RNA Secondary Structure Prediction By Learning Unrolled Algorithms

TL;DR

E2Efold is a deep learning model that predicts RNA secondary structures by directly modeling base-pairing matrices and using unrolled algorithms to enforce biological constraints, achieving state-of-the-art accuracy and efficiency.

Contribution

The paper introduces E2Efold, a novel end-to-end deep learning approach that incorporates unrolled algorithms for constrained prediction of RNA structures.

Findings

E2Efold outperforms previous methods, especially for pseudoknotted structures.

It achieves superior accuracy while maintaining fast inference times.

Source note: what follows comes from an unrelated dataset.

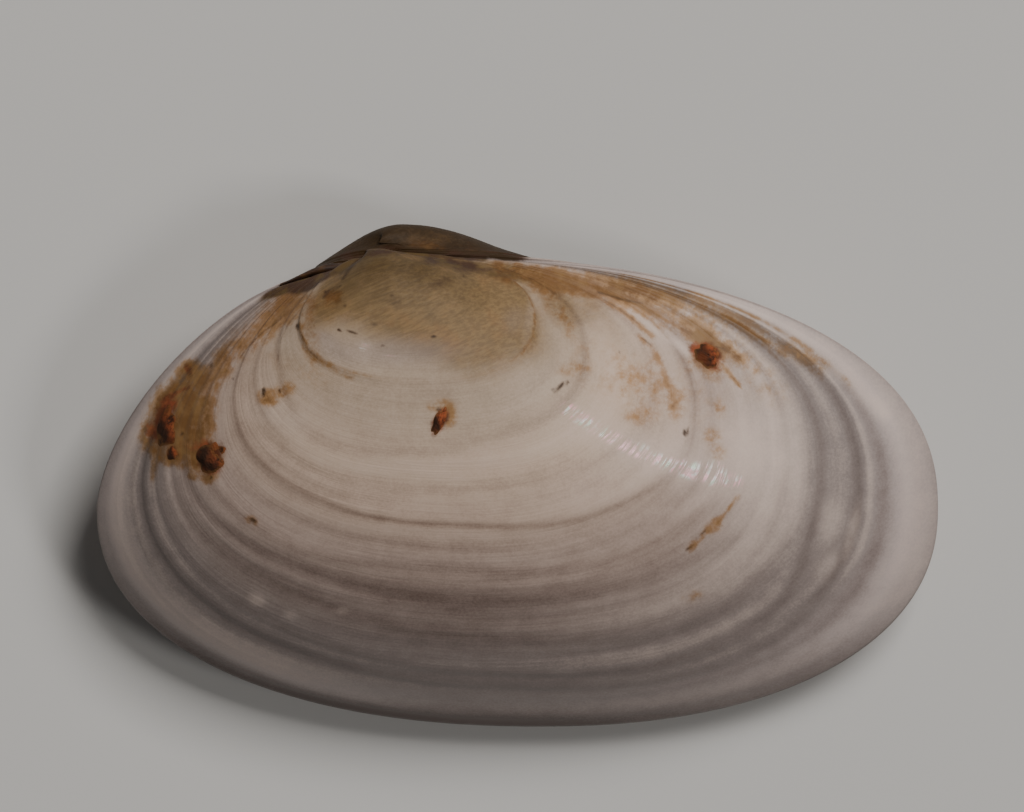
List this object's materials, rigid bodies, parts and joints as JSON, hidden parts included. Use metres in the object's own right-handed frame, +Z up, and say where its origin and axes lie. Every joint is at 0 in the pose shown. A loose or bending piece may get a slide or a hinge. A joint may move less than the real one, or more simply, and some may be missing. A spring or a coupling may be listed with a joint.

Demonstrates effectiveness on benchmark datasets.

Abstract

In this paper, we propose an end-to-end deep learning model, called E2Efold, for RNA secondary structure prediction which can effectively take into account the inherent constraints in the problem. The key idea of E2Efold is to directly predict the RNA base-pairing matrix, and use an unrolled algorithm for constrained programming as the template for deep architectures to enforce constraints. With comprehensive experiments on benchmark datasets, we demonstrate the superior performance of E2Efold: it predicts significantly better structures compared to previous SOTA (especially for pseudoknotted structures), while being as efficient as the fastest algorithms in terms of inference time.